Sandra Pizzarello, a research professor in ASU’s Department of Chemistry and Biochemistry, led the team in examining the Sutter’s Mill meteorite – which exploded in a blazing fireball over California last year – to find that it contains organic molecules not previously found in any meteorites. These findings, published in Proceedings of the National Academy of Science, show that there was a far greater availability of extraterrestrial organic molecules than previously thought possible. This new inventory could have been important in molecular evolution and life itself.
Pizzarello’s team was comprised of geologist Lynda Williams, NMR specialist Gregory Holland and graduate student Stephen Davidowski, all from ASU.
Sutter’s Mill, California, is also the site of the original gold discovery that led to the 1849 California Gold Rush. Doppler weather radar detected the falling meteor traveling at about 64,000 miles per hour over the Sierra Nevada, which allowed for rapid recovery by scientists and the chance to study a primitive meteorite with little exposure to the elements. This provided the most pristine look yet at the surface of primitive asteroids.

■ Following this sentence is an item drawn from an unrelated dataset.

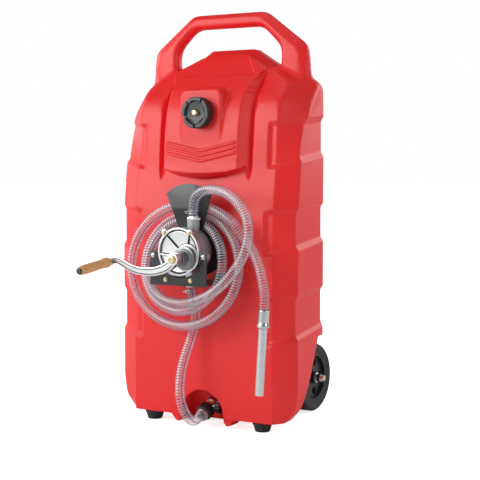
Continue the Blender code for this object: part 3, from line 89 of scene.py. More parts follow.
def set_camera():
    """The photograph's view."""
    lens = bpy.data.cameras.new("view")
    lens.lens = camera_lens
    lens.sensor_width = camera_sensor
    scene.camera = stood("view", lens, view_azimuth, view_pitch, view_distance)


def set_lamps():
    """Soft studio light from all sides, strongest from the front left."""
    for name, azimuth, elevation, distance, width, height, power in softboxes:
        lamp = bpy.data.lights.new(name, "AREA")
        lamp.shape = "RECTANGLE"
        lamp.size, lamp.size_y, lamp.energy = width, height, power
        stood(name, lamp, azimuth, elevation, distance)


# ---------------------------------------------------------------- shader nodes

def joined(operation, reflected=False):
    """An operator that joins two values by a Math node."""
    return lambda self, other: self.maths(operation, *((other, self) if reflected else (self, other)))


class Value:
    """A socket in a node tree; Python's operators add its Math nodes."""

    __add__ = __radd__ = joined("ADD")
    __mul__ = __rmul__ = joined("MULTIPLY")
    __sub__, __rsub__ = joined("SUBTRACT"), joined("SUBTRACT", True)
    __truediv__, __rtruediv__ = joined("DIVIDE"), joined("DIVIDE", True)
    __pow__ = joined("POWER")
    __gt__ = joined("GREATER_THAN")
    __lt__ = joined("LESS_THAN")

    def __init__(self, nodes, socket):
        self.nodes = nodes
        self.socket = socket

    def maths(self, operation, *terms):
        return self.nodes.node("ShaderNodeMath", {"operation": operation}, dict(enumerate(terms)))

    def held(self, low, high):
        return self.maths("MINIMUM", self.maths("MAXIMUM", self, low), high)


class Nodes:
    """The node tree of a world or a material."""

    def __init__(self, owner):
        owner.use_nodes = True
        self.tree = owner.node_tree

    def feed(self, socket, value):
        """Link a value to a socket, or set it."""
        if isinstance(value, Value):
            self.tree.links.new(value.socket, socket)
        else:
            socket.default_value = value

    def node(self, kind, settings=None, sockets=None, output=0):
        """A node of any kind; settings are set before its sockets are filled."""
        made = self.tree.nodes.new(kind)
        for key, value in (settings or {}).items():
            setattr(made, key, value)
        for key, value in (sockets or {}).items():
            self.feed(made.inputs[key], value)
        return Value(self, made.outputs[output])

    def parts(self, vector):
        """The three numbers of a vector."""
        outputs = self.node("ShaderNodeSeparateXYZ", None, {0: vector}).socket.node.outputs
        return [Value(self, outputs[index]) for index in range(3)]

    def toward(self, vector, way):
        """How far a vector points along a way."""
        return self.node("ShaderNodeVectorMath", {"operation": "DOT_PRODUCT"}, {0: vector, 1: way}, "Value")

    def ramp(self, value, low, high, start, end):
        """A value that runs from start to end while another runs from low to high."""
        return self.node("ShaderNodeMapRange", None, dict(enumerate((value, low, high, start, end))))


class Finish(Nodes):
    """One material, with the nodes behind its shader and the record's slot that it stands for."""

    def __init__(self, name, slot, colour, roughness, metallic=0.0, **fixed):
        self.name = name
        self.slot = slot
        self.material = bpy.data.materials.new(name)
        super().__init__(self.material)
        self.shader = self.tree.nodes["Principled BSDF"]
        self.set(base_color=(*colour, 1.0), roughness=roughness, metallic=metallic, **fixed)
        self.place = self.node("ShaderNodeTexCoord", output="Object")

    def set(self, **sockets):
        """Fill the shader's sockets, named in lower case with underscores."""
        for key, value in sockets.items():
            self.feed(self.shader.inputs[key.replace("_", " ").title().replace("Ior", "IOR")], value)
        return self

    def noise(self, scale, detail=2.0, roughness=0.5, stretch=None):
        """Noise over the piece, in lumps of 1/scale metres."""
        place = self.place
        if stretch:
            place = self.node("ShaderNodeMapping", None, {"Vector": place, "Scale": stretch})
        return self.node("ShaderNodeTexNoise", None, {"Vector": place, "Scale": scale, "Detail": detail,
                                                      "Roughness": roughness})

    def mix(self, share, first, second):
        """A colour between two colours."""
        first, second = (colour if isinstance(colour, Value) else (*colour, 1.0) for colour in (first, second))
        return self.node("ShaderNodeMix", {"data_type": "RGBA"}, {0: share, 6: first, 7: second}, 2)

    def bump(self, height, strength, distance):
        """A fine relief from a height."""
        return self.node("ShaderNodeBump", None, {"Strength": strength, "Distance": distance, "Height": height})


# What gloss finds in the room: a bright wall front left, a pale one behind, and dusk elsewhere
gloss_dusk = 0.05
gloss_wall = 0.75
gloss_back = 0.50
wall_way = (-0.643, -0.766, 0.0)
sky_light = 0.30
sky_seen = 1.0


def set_world():
    """A room that is white to the eye, bright in parts to gloss and dim on what is matte."""
    scene.world = bpy.data.worlds.new("room")
    room = Nodes(scene.world)
    seen, through, gloss = (room.node("ShaderNodeLightPath", output="Is %s Ray" % kind)
                            for kind in ("Camera", "Transmission", "Glossy"))
    way = room.node("ShaderNodeTexCoord", output="Generated")
    _, rear, height = room.parts(way)
    wall = (room.ramp(room.toward(way, wall_way), 0.25, 0.75, 0.0, gloss_wall)
            * room.ramp(height, 0.38, 0.72, 1.0, 0.0))
    behind = room.ramp(rear, 0.35, 0.80, 0.0, gloss_back) * room.ramp(height, 0.35, 0.75, 1.0, 0.1)
    shiny = room.node("ShaderNodeMix", None, {0: gloss, 2: sky_light, 3: wall + behind + gloss_dusk})
    light = room.node("ShaderNodeMix", None, {0: seen.maths("MAXIMUM", seen, through), 2: shiny, 3: sky_seen})
    back = room.tree.nodes["Background"]
    back.inputs["Color"].default_value = (1.0, 1.0, 1.0, 1.0)
    room.feed(back.inputs["Strength"], light)


# ---------------------------------------------------------------- finishes

wire_pitch = 0.0060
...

“The analyses of meteorites never cease to surprise you … and make you wonder,” explained Pizzarello. “This is a meteorite whose organics had been found altered by heat and of little appeal for bio- or prebiotic chemistry, yet the very Solar System processes that lead to its alteration seem also to have brought about novel and complex molecules of definite prebiotic interest such as polyethers.”
The meteor fragments were hydrothermally treated, then the team detected the compounds released by gas chromatography-mass spectrometry. The experiments mimicked early Earth environments – proximity to volcanic activity and impact craters – with hydrothermal conditions. These conditions released a complex mixture of oxygen-rich compounds, the probable result of oxidative processes that occurred in the parent body. These compounds include a variety of long chain linear and branched polyethers, whose number is quite bewildering.
This discovery opens the door for further debate about whether the delivery of organic compounds produced in extraterrestrial environments to the early Earth by comets and meteorites might have aided the molecular evolution that preceded the origins of life.
This is by far not the first time the Sutter’s Mill meteorite has been studied. In 2012, redOrbit’s Lee Rannals reported that a team of scientists from the American Museum of Natural History studied the Sutter’s Mill meteorite, finding that it is an unusual example from a rare group known as carbonaceous chondrites. These types of meteorites are some of the oldest material in the solar system.
“Several fragments were sent to laboratories around the world for analysis of the meteorite’s mineralogy and structure. The Sutter’s Mill meteorite was classified as a CM chondrite, C standing for carbonaceous–high in carbon content–and M standing for the group’s type specimen,” Rannals reported.